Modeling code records
◇ ◇ ◇ ◇ ◇

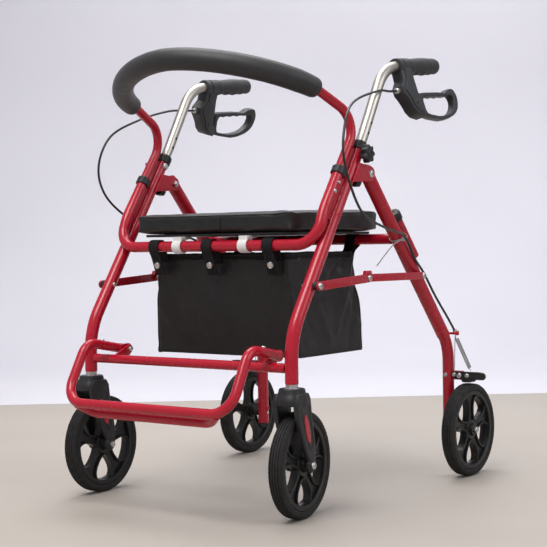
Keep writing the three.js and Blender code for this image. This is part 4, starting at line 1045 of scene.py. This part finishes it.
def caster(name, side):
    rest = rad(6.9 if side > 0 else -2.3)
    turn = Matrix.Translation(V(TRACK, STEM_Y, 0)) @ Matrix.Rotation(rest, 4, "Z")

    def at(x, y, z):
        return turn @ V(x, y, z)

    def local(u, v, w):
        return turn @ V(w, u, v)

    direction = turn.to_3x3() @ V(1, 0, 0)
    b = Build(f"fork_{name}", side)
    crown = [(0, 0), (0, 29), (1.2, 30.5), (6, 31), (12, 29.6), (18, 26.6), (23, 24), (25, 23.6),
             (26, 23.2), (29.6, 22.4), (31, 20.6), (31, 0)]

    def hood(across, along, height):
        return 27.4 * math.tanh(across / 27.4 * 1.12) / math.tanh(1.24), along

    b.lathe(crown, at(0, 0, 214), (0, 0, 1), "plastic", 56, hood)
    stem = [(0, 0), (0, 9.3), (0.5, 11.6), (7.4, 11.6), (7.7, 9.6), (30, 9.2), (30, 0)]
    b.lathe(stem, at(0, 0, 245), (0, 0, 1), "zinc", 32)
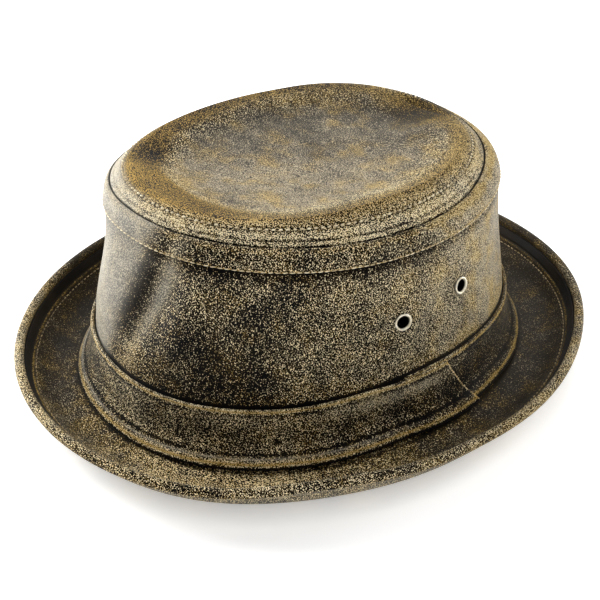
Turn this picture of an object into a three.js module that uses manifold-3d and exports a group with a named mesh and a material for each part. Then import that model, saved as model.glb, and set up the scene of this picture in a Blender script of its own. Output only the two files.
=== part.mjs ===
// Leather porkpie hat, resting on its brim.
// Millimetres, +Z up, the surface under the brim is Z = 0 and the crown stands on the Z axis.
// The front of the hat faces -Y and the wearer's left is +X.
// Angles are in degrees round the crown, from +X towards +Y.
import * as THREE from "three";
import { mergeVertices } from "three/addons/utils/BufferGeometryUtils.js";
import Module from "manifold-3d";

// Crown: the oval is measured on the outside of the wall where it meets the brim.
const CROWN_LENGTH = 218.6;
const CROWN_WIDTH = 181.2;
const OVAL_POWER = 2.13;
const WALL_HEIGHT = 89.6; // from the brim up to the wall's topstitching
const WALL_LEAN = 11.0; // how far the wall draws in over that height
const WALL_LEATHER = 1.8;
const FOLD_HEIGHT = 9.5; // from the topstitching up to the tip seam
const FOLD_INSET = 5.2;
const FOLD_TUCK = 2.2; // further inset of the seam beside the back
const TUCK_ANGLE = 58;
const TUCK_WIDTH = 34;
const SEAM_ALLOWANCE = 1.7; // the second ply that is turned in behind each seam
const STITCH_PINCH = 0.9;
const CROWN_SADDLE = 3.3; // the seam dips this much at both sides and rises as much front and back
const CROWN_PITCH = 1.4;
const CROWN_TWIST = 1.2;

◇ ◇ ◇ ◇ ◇

Copy in full each line that holds the word "three".

• Right answer
Keep writing the three.js and Blender code for this image. This is part 4, starting at line 1045 of scene.py. This part finishes it.
Turn this picture of an object into a three.js module that uses manifold-3d and exports a group with a named mesh and a material for each part. Then import that model, saved as model.glb, and set up the scene of this picture in a Blender script of its own. Output only the two files.
import * as THREE from "three";
import { mergeVertices } from "three/addons/utils/BufferGeometryUtils.js";